====== Given data

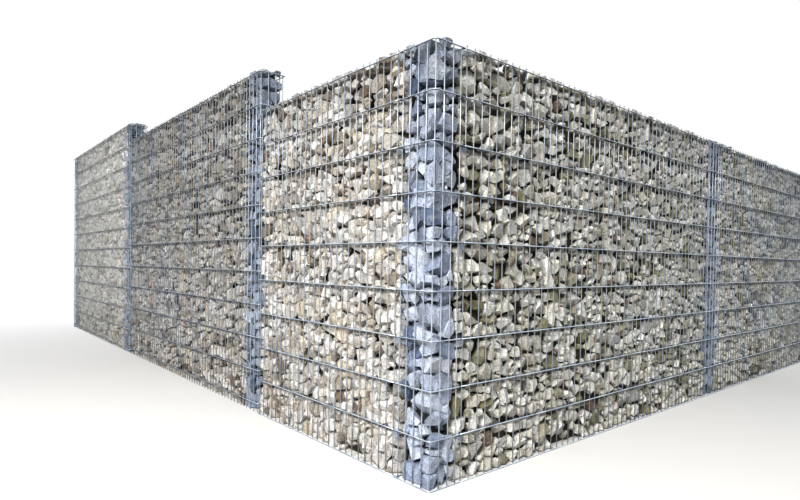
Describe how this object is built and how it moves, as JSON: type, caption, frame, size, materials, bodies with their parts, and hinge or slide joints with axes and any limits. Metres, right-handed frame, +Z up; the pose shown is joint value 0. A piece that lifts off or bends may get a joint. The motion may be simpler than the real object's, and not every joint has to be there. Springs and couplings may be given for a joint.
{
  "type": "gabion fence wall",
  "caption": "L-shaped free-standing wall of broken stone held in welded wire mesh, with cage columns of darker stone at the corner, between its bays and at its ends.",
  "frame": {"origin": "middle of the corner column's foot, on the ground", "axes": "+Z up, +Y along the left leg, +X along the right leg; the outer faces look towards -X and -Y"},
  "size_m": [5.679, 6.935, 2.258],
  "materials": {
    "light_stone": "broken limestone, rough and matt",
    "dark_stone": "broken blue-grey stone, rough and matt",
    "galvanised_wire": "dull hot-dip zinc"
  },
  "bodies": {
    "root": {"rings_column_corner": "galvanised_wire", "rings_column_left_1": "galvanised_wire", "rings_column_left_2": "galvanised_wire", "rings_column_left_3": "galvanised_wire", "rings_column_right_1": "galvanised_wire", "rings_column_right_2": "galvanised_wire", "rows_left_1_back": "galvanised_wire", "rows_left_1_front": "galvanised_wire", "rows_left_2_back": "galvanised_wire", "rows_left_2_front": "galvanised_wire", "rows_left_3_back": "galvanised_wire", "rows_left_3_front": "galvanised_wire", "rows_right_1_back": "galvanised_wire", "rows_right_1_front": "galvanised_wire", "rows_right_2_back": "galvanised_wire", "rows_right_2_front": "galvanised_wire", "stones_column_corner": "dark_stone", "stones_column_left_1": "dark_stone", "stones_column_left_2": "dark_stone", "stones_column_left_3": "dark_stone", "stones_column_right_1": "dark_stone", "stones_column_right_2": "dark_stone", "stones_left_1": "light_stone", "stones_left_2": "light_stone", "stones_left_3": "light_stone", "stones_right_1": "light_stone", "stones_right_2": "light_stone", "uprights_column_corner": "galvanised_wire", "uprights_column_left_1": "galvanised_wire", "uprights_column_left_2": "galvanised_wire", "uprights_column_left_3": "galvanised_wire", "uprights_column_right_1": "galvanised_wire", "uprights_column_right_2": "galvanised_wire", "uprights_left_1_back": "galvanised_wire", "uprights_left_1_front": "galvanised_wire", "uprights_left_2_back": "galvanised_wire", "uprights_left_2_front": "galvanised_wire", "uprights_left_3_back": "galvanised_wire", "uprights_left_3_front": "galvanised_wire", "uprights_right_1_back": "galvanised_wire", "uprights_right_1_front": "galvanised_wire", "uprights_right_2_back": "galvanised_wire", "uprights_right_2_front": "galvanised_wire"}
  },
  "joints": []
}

============

What to do -> Your task is to quote all of the data word for word.

Finished task ->
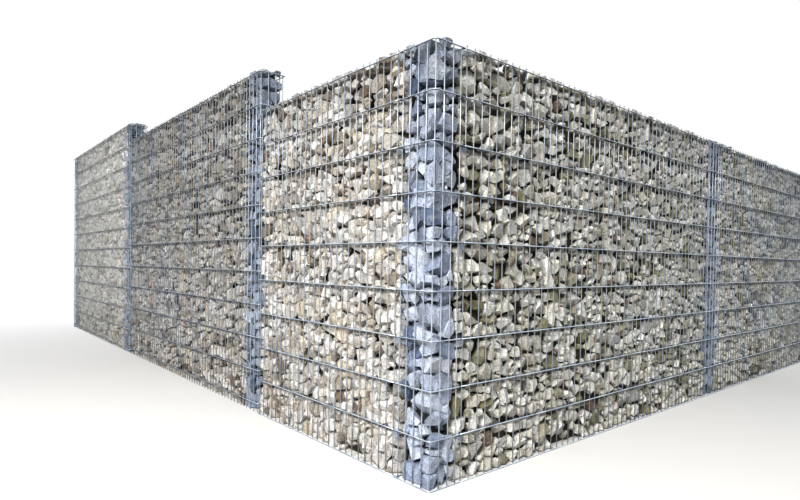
Describe how this object is built and how it moves, as JSON: type, caption, frame, size, materials, bodies with their parts, and hinge or slide joints with axes and any limits. Metres, right-handed frame, +Z up; the pose shown is joint value 0. A piece that lifts off or bends may get a joint. The motion may be simpler than the real object's, and not every joint has to be there. Springs and couplings may be given for a joint.
{
  "type": "gabion fence wall",
  "caption": "L-shaped free-standing wall of broken stone held in welded wire mesh, with cage columns of darker stone at the corner, between its bays and at its ends.",
  "frame": {"origin": "middle of the corner column's foot, on the ground", "axes": "+Z up, +Y along the left leg, +X along the right leg; the outer faces look towards -X and -Y"},
  "size_m": [5.679, 6.935, 2.258],
  "materials": {
    "light_stone": "broken limestone, rough and matt",
    "dark_stone": "broken blue-grey stone, rough and matt",
    "galvanised_wire": "dull hot-dip zinc"
  },
  "bodies": {
    "root": {"rings_column_corner": "galvanised_wire", "rings_column_left_1": "galvanised_wire", "rings_column_left_2": "galvanised_wire", "rings_column_left_3": "galvanised_wire", "rings_column_right_1": "galvanised_wire", "rings_column_right_2": "galvanised_wire", "rows_left_1_back": "galvanised_wire", "rows_left_1_front": "galvanised_wire", "rows_left_2_back": "galvanised_wire", "rows_left_2_front": "galvanised_wire", "rows_left_3_back": "galvanised_wire", "rows_left_3_front": "galvanised_wire", "rows_right_1_back": "galvanised_wire", "rows_right_1_front": "galvanised_wire", "rows_right_2_back": "galvanised_wire", "rows_right_2_front": "galvanised_wire", "stones_column_corner": "dark_stone", "stones_column_left_1": "dark_stone", "stones_column_left_2": "dark_stone", "stones_column_left_3": "dark_stone", "stones_column_right_1": "dark_stone", "stones_column_right_2": "dark_stone", "stones_left_1": "light_stone", "stones_left_2": "light_stone", "stones_left_3": "light_stone", "stones_right_1": "light_stone", "stones_right_2": "light_stone", "uprights_column_corner": "galvanised_wire", "uprights_column_left_1": "galvanised_wire", "uprights_column_left_2": "galvanised_wire", "uprights_column_left_3": "galvanised_wire", "uprights_column_right_1": "galvanised_wire", "uprights_column_right_2": "galvanised_wire", "uprights_left_1_back": "galvanised_wire", "uprights_left_1_front": "galvanised_wire", "uprights_left_2_back": "galvanised_wire", "uprights_left_2_front": "galvanised_wire", "uprights_left_3_back": "galvanised_wire", "uprights_left_3_front": "galvanised_wire", "uprights_right_1_back": "galvanised_wire", "uprights_right_1_front": "galvanised_wire", "uprights_right_2_back": "galvanised_wire", "uprights_right_2_front": "galvanised_wire"}
  },
  "joints": []
}